Miss Caitlin S. said...

These type of cases are so frustrating. What happened to him and why? Ugh, it is mind boggling.

Holly said...

Congrats on your award!

Sad and frustrating that these things happen. You list of what is important to future cases is spot on.

Rowe said...

Thank you, SD for graciously accepting your award. What terrible fate this young man Beau met with.

Krista said...

Such a sad story. He was so young and life holds so much potential!

Thanks for telling us his story.
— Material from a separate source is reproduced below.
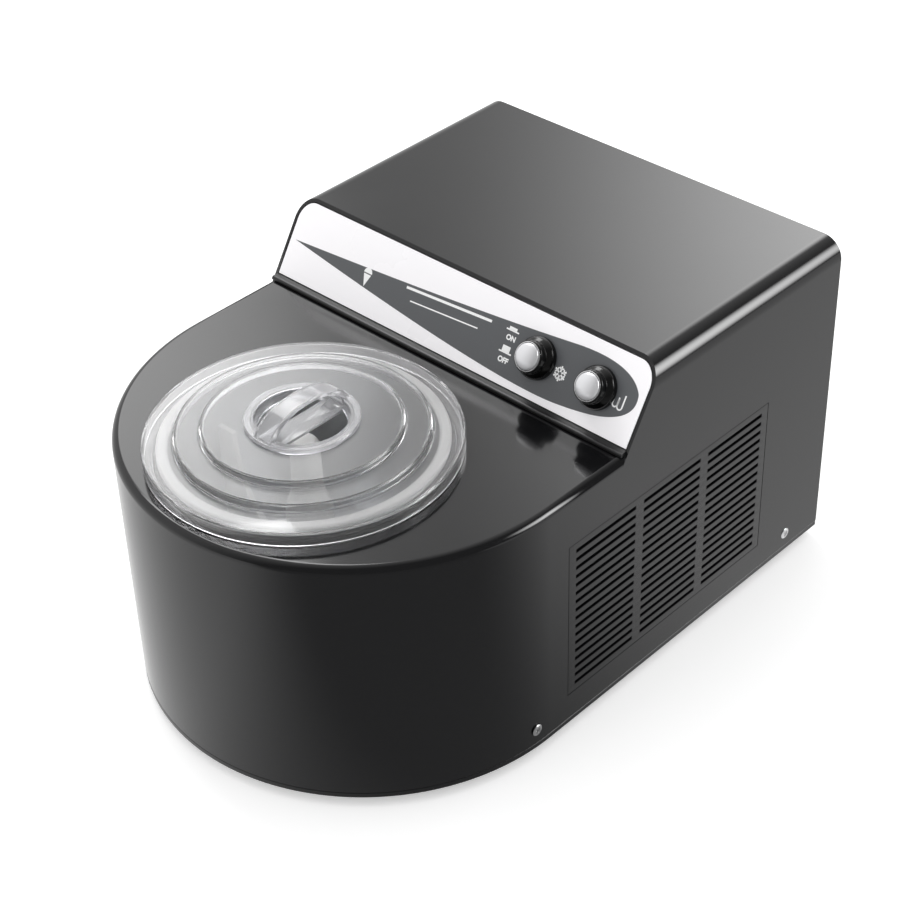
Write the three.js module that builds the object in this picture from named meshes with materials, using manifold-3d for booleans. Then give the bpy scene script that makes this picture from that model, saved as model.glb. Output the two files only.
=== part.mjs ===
// Countertop ice-cream maker with its own compressor: a round bowl under a clear lid at the front,
// a sloped control fascia, and a refrigeration and drive compartment behind.
// Millimetres, +Z up. Origin on the bench at the middle of the overall box. The front looks along -Y.
import * as THREE from 'three';
import { mergeVertices } from 'three/addons/utils/BufferGeometryUtils.js';
import Module from 'manifold-3d';

const wasm = await Module();
wasm.setup();

// ---------- driving dimensions ----------
const gap = 0.3; // clearance between pieces that touch on the real machine
const bodyWidth = 290;
const bodyDepth = 413;
const bodyHeight = 227; // bench to the top of the housing
const deckHeight = 178.5; // bench to the deck around the lid
const footHeight = 8;
const footRadius = 11;
const footInsetSide = 40;
const footInsetRear = 34;
const footFrontSpread = 74; // half the distance between the two front feet
const wall = 2; // housing sheet
const baseRimHeight = 3.6;
const baseUpstandHeight = 14;
const deckEdgeRadius = 5;
const topEdgeRadius = 14;
const fasciaToeSetback = 210; // front of the machine to the foot of the fascia
const fasciaLean = 32.4; // degrees back from upright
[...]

You never know, maybe one day someone will read your blog and have the answer that is needed to solve this one!

MONICA-LnP said...

sad story with a sad ending,not knowing why or how must be hard on the family.
Congrats on being recognized.

torn blazer said...

I was watching a report on TV the other night and it said that there is over 100,000 missing in the USA and about 1600 missing in Australia.....that's a lot of may disappear each year?

Slamdunk said...

Thanks all.

@ Torn Blazer/Sean: Good question.

This article provides some numbers on missing persons in the US:

As of December 31, 2008, there were 102,764 active missing person records in NCIC. Juveniles under the age of 18 account for 51,054 (49.7%) of the records and 12,648 (12.3%) were for juveniles between the ages of 18 and 20.

During 2008, 778,161 missing person records were entered into NCIC, a decrease of 4.5 percent from the 814,967 entered in 2007. Missing Person records cleared or canceled during the same period totaled 745,088.

Reasons for these removals include: a law enforcement agency located the subject, the individual returned home, or the record had to be removed by the entering agency due to a determination that the record was invalid.

The stats can be a bit confusing for several reasons including that one individual may be missing and recovered multiple times in a year.

I hope that helps.

Amanda West said...

Wow. That's just an all around sad story.

Your posts on this case, though, were very intereting.